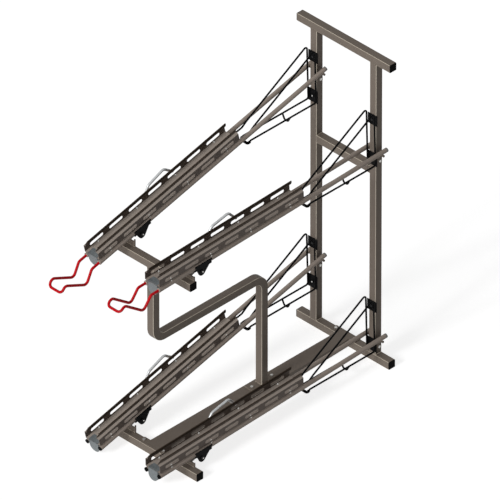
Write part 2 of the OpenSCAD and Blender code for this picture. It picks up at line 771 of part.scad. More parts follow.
module lower_left_bracket() { bracket(left, lower); }
module lower_left_carriage() { carriage(left, lower); }
module lower_left_guides() { guides(left, lower); }
module lower_left_rails() { rails(left, lower); }
module lower_left_rail_bolts() { rail_bolts(left, lower); }
module lower_left_tray() { tray(left, lower); }
module lower_left_apron() { apron(left, lower); }
module lower_left_lock_hoop() { lock_hoop(left, lower); }
module lower_left_rail_caps() { rail_caps(left, lower); }
module lower_left_wheel_holder() { wheel_holder(left, lower); }

module lower_right_bracket() { bracket(right, lower); }
module lower_right_carriage() { carriage(right, lower); }
module lower_right_guides() { guides(right, lower); }
module lower_right_rails() { rails(right, lower); }
module lower_right_rail_bolts() { rail_bolts(right, lower); }
module lower_right_tray() { tray(right, lower); }
module lower_right_apron() { apron(right, lower); }
module lower_right_lock_hoop() { lock_hoop(right, lower); }
module lower_right_rail_caps() { rail_caps(right, lower); }
module lower_right_wheel_holder() { wheel_holder(right, lower); }

module upper_left_tail_plugs() { tail_plugs(left, upper); }
module upper_right_tail_plugs() { tail_plugs(right, upper); }
module lower_tail_plugs() {
    tail_plugs(left, lower);
    tail_plugs(right, lower);
}

rear_base_bar();
front_base_bar();
left_upright();
right_upright();
top_bar();
mid_bar();
upper_front_bar();
base_channel();
bent_post();
bar_end_caps();
base_bolts();
rail_rests();
rest_bolts();
holder_plates();
holder_bolts();
pivot_bolts();
upper_left_bracket();
upper_left_carriage();
upper_left_guides();
upper_left_rails();
upper_left_rail_bolts();
upper_left_tray();
upper_left_apron();
upper_left_lock_hoop();
upper_left_handle();
upper_left_wheel_holder();
upper_right_bracket();
upper_right_carriage();
upper_right_guides();
upper_right_rails();
upper_right_rail_bolts();
upper_right_tray();
upper_right_apron();
upper_right_lock_hoop();
upper_right_handle();
upper_right_wheel_holder();
lower_left_bracket();
lower_left_carriage();
lower_left_guides();
lower_left_rails();
lower_left_rail_bolts();
lower_left_tray();
lower_left_apron();
lower_left_lock_hoop();
lower_left_rail_caps();
lower_left_wheel_holder();
lower_right_bracket();
lower_right_carriage();
lower_right_guides();
lower_right_rails();
lower_right_rail_bolts();
lower_right_tray();
lower_right_apron();
lower_right_lock_hoop();
lower_right_rail_caps();
lower_right_wheel_holder();
upper_left_tail_plugs();
upper_right_tail_plugs();
lower_tail_plugs();
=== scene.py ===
import json
import math

import bmesh
import bpy
from mathutils import Matrix, Vector


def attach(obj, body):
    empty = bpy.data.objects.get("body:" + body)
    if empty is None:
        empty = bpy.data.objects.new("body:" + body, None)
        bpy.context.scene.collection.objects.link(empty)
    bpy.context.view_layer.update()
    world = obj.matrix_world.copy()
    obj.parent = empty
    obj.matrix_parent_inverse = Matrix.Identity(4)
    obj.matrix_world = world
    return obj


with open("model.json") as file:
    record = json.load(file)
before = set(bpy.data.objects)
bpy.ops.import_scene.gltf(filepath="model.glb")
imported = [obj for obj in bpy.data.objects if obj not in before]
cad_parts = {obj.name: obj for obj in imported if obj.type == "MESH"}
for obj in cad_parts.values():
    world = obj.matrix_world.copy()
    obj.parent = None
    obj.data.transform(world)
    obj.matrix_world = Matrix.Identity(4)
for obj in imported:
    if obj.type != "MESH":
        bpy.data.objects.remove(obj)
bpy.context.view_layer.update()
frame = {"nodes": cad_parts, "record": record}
nodes = frame["nodes"]
scene = bpy.context.scene
scene.view_settings.view_transform = "Standard"

# Shader helpers


def add(tree, kind, inputs, **settings):
    """A new node with its settings; each input is a plain value or another node's output."""
    node = tree.nodes.new(kind)
    for key, value in settings.items():
        setattr(node, key, value)
    for key, value in inputs.items():
        if isinstance(value, bpy.types.NodeSocket):
            tree.links.new(value, node.inputs[key])
        else:
            node.inputs[key].default_value = value
    return node


def maths(tree, operation, *terms, clamp=False):
    """The result of a maths node; each term is a number or another node's output."""
    node = add(tree, "ShaderNodeMath", dict(enumerate(terms)), operation=operation, use_clamp=clamp)
    return node.outputs["Value"]


def remap(tree, value, start, end, to_start=0.0, to_end=1.0):
    """A value that goes from to_start to to_end while another goes from start to end."""
    sockets = {"Value": value, "From Min": start, "From Max": end, "To Min": to_start, "To Max": to_end}
    return add(tree, "ShaderNodeMapRange", sockets).outputs["Result"]


def swinging(tree, value, start, end, amount):
    """A tone that swings round 1 by an amount while a value goes from start to end."""
    darkest = maths(tree, "SUBTRACT", 1.0, amount)
    lightest = maths(tree, "ADD", 1.0, amount)
    return remap(tree, value, start, end, darkest, lightest)


def toned(tree, color, tone):
    """A colour made lighter or darker by a tone."""
    node = add(tree, "ShaderNodeVectorMath", {0: color, "Scale": tone}, operation="SCALE")
    return node.outputs["Vector"]


def covered(tree, cover, under, over):
    """One colour over another, where the cover goes from 0 to 1."""
    node = add(tree, "ShaderNodeMix", {"Factor": cover, "A": under, "B": over}, data_type="RGBA")
    return node.outputs["Result"]


def coordinate(tree, vector, axis):
    """The X, Y or Z of a vector."""
    return add(tree, "ShaderNodeSeparateXYZ", {"Vector": vector}).outputs[axis]


def reach_along(tree, vector, direction):
    """How far a vector reaches along a direction."""
    node = add(tree, "ShaderNodeVectorMath", {0: vector, 1: direction}, operation="DOT_PRODUCT")
    return node.outputs["Value"]


def noise(tree, vector, scale, detail=2.0):
    """Soft noise from 0 to 1."""
    node = add(tree, "ShaderNodeTexNoise", {"Vector": vector, "Scale": scale, "Detail": detail})
    return node.outputs["Fac"]


def surface_group(name, sockets):
    """An empty group that puts out the colour, roughness and normal of a surface."""
    tree = bpy.data.node_groups.new(name, "ShaderNodeTree")
    kinds = {"color": "NodeSocketColor", "value": "NodeSocketFloat", "vector": "NodeSocketVector"}
    for label, kind, value in sockets:
        socket = tree.interface.new_socket(name=label, in_out="INPUT", socket_type=kinds[kind])
        socket.default_value = value
    for label, kind in (("Color", "color"), ("Roughness", "value"), ("Normal", "vector")):
        tree.interface.new_socket(name=label, in_out="OUTPUT", socket_type=kinds[kind])
    given = tree.nodes.new("NodeGroupInput").outputs
    result = tree.nodes.new("NodeGroupOutput").inputs
    return tree, given, result


# Finishes shared by several materials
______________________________
Taking the lines above, repeat exactly those from the line that contains "rear_base_bar();" through the line that contains "obj.parent = None", and both of those lines as well. Include nothing else.

rear_base_bar();
front_base_bar();
left_upright();
right_upright();
top_bar();
mid_bar();
upper_front_bar();
base_channel();
bent_post();
bar_end_caps();
base_bolts();
rail_rests();
rest_bolts();
holder_plates();
holder_bolts();
pivot_bolts();
upper_left_bracket();
upper_left_carriage();
upper_left_guides();
upper_left_rails();
upper_left_rail_bolts();
upper_left_tray();
upper_left_apron();
upper_left_lock_hoop();
upper_left_handle();
upper_left_wheel_holder();
upper_right_bracket();
upper_right_carriage();
upper_right_guides();
upper_right_rails();
upper_right_rail_bolts();
upper_right_tray();
upper_right_apron();
upper_right_lock_hoop();
upper_right_handle();
upper_right_wheel_holder();
lower_left_bracket();
lower_left_carriage();
lower_left_guides();
lower_left_rails();
lower_left_rail_bolts();
lower_left_tray();
lower_left_apron();
lower_left_lock_hoop();
lower_left_rail_caps();
lower_left_wheel_holder();
lower_right_bracket();
lower_right_carriage();
lower_right_guides();
lower_right_rails();
lower_right_rail_bolts();
lower_right_tray();
lower_right_apron();
lower_right_lock_hoop();
lower_right_rail_caps();
lower_right_wheel_holder();
upper_left_tail_plugs();
upper_right_tail_plugs();
lower_tail_plugs();
=== scene.py ===
import json
import math

import bmesh
import bpy
from mathutils import Matrix, Vector


def attach(obj, body):
    empty = bpy.data.objects.get("body:" + body)
    if empty is None:
        empty = bpy.data.objects.new("body:" + body, None)
        bpy.context.scene.collection.objects.link(empty)
    bpy.context.view_layer.update()
    world = obj.matrix_world.copy()
    obj.parent = empty
    obj.matrix_parent_inverse = Matrix.Identity(4)
    obj.matrix_world = world
    return obj


with open("model.json") as file:
    record = json.load(file)
before = set(bpy.data.objects)
bpy.ops.import_scene.gltf(filepath="model.glb")
imported = [obj for obj in bpy.data.objects if obj not in before]
cad_parts = {obj.name: obj for obj in imported if obj.type == "MESH"}
for obj in cad_parts.values():
    world = obj.matrix_world.copy()
    obj.parent = None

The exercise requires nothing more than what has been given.